Version 1.12.0 of the Snowpark library introduces some new features.

Behavior Changes (API Compatible)

  • When parsing data types during a to_pandas operation, we rely on GS precision value to fix precision issues for large integer values. This may affect users where a column that was earlier returned as int8 gets returned as int64. Users can fix this by explicitly specifying precision values for their return column.

  • Aligned behavior for Session.call in case of table stored procedures where running Session.call would not trigger a stored procedure unless a collect() operation was performed.

  • StoredProcedureRegistration now automatically adds snowflake-snowpark-python as a package dependency on the client’s local version of the library. An error is thrown if the server cannot support that version.

New features

  • Exposed statement_params in StoredProcedure.__call__.

  • Added two optional arguments to Session.add_import:

    • chunk_size: The number of bytes to hash per chunk of the uploaded files.

    • whole_file_hash: By default only the first chunk of the uploaded import is hashed to save time. When this is set to True each uploaded file is fully hashed instead.

  • Added parameters external_access_integrations and secrets when creating a UDAF from Snowpark Python to allow integration with external access.

  • Added a new method Session.append_query_tag, which allows an additional tag to be added to the current query tag by appending it as a comma separated value.

  • Added a new method Session.update_query_tag, which allows updates to a JSON encoded dictionary query tag.

  • SessionBuilder.getOrCreate will now attempt to replace the singleton it returns when token expiration has been detected.

  • Added the following functions in snowflake.snowpark.functions:

    • array_except

    • create_map

    • sign / signum

  • Added the following functions to DataFrame.analytics:

    • Added the moving_agg function in DataFrame.analytics to enable moving aggregations like sums and averages with multiple window sizes.

    • Added the cummulative_agg function in DataFrame.analytics to enable moving aggregations like sums and averages with multiple window sizes.

Bug fixes

  • Fixed a bug in DataFrame.na.fill that caused Boolean values to erroneously override integer values.

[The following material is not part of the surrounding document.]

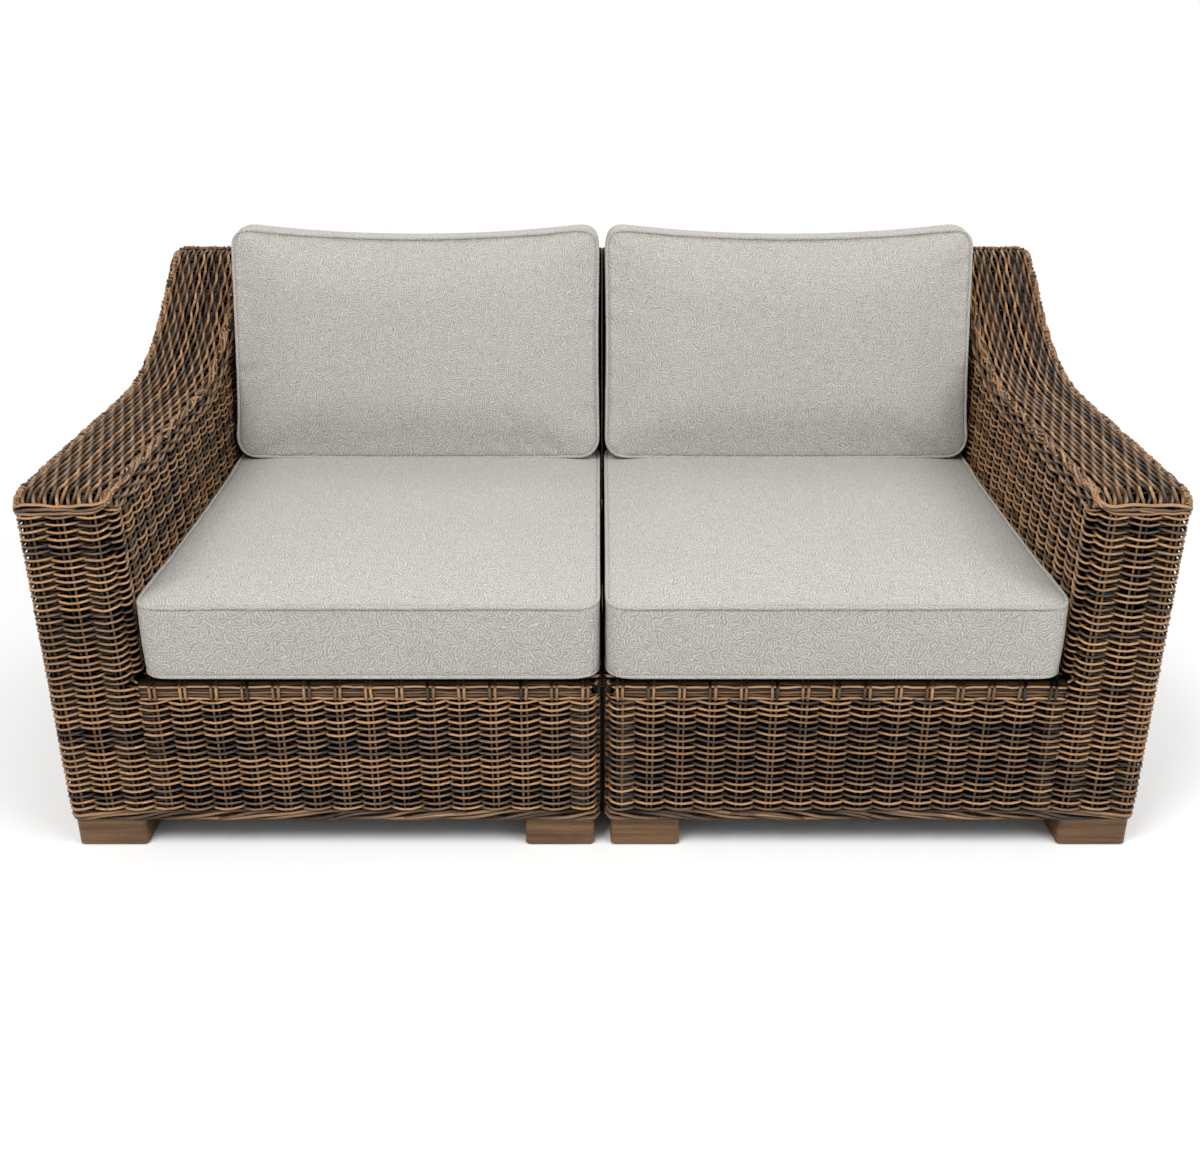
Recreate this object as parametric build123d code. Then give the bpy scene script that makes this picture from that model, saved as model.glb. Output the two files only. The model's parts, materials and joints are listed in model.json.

  • Fixed a bug in Session.create_dataframe where the Snowpark DataFrames created using pandas DataFrames were not inferring the type for timestamp columns correctly. The behavior is as follows:

    • Earlier timestamp columns without a timezone would be converted to nanosecond epochs and inferred as LongType(), but will now be correctly maintained as timestamp values and be inferred as TimestampType(TimestampTimeZone.NTZ).

    • Earlier timestamp columns with a timezone would be inferred as TimestampType(TimestampTimeZone.NTZ) and loose timezone information but will now be correctly inferred as TimestampType(TimestampTimeZone.LTZ) and timezone information is retained correctly.

    • Set session parameter PYTHON_SNOWPARK_USE_LOGICAL_TYPE_FOR_CREATE_DATAFRAME to revert back to old behavior. Snowflake recommends that you update your code to align with correct behavior because the parameter will be removed in the future.

  • Fixed a bug that DataFrame.to_pandas gets decimal type when scale is not 0, and creates an object dtype in pandas. Instead, we cast the value to a float64 type.

  • Fixed bugs that wrongly flattened the generated SQL when one of the following happens:

    • DataFrame.filter() is called after DataFrame.sort().limit().

    • DataFrame.sort() or filter() is called on a DataFrame that already has a window function or sequence-dependent data generator column. For instance, df.select("a", seq1().alias("b")).select("a", "b").sort("a") won’t flatten the sort clause anymore.

    • A window or sequence-dependent data generator column is used after DataFrame.limit(). For instance, df.limit(10).select(row_number().over()) won’t flatten the limit and select in the generated SQL.

  • Fixed a bug where aliasing a DataFrame column raised an error when the DataFame was copied from another DataFrame with an aliased column. For instance,

    df = df.select(col("a").alias("b"))
    df = copy(df)
    df.select(col("b").alias("c"))  # Threw an error. Now it's fixed.
    
    Copy
  • Fixed a bug in Session.create_dataframe that the non-nullable field in a schema is not respected for Boolean type. Note that this fix is only effective when the user has the privilege to create a temp table.

  • Fixed a bug in SQL simplifier where non-select statements in session.sql dropped a SQL query when used with limit().

  • Fixed a bug that raised an exception when session parameter ERROR_ON_NONDETERMINISTIC_UPDATE is true.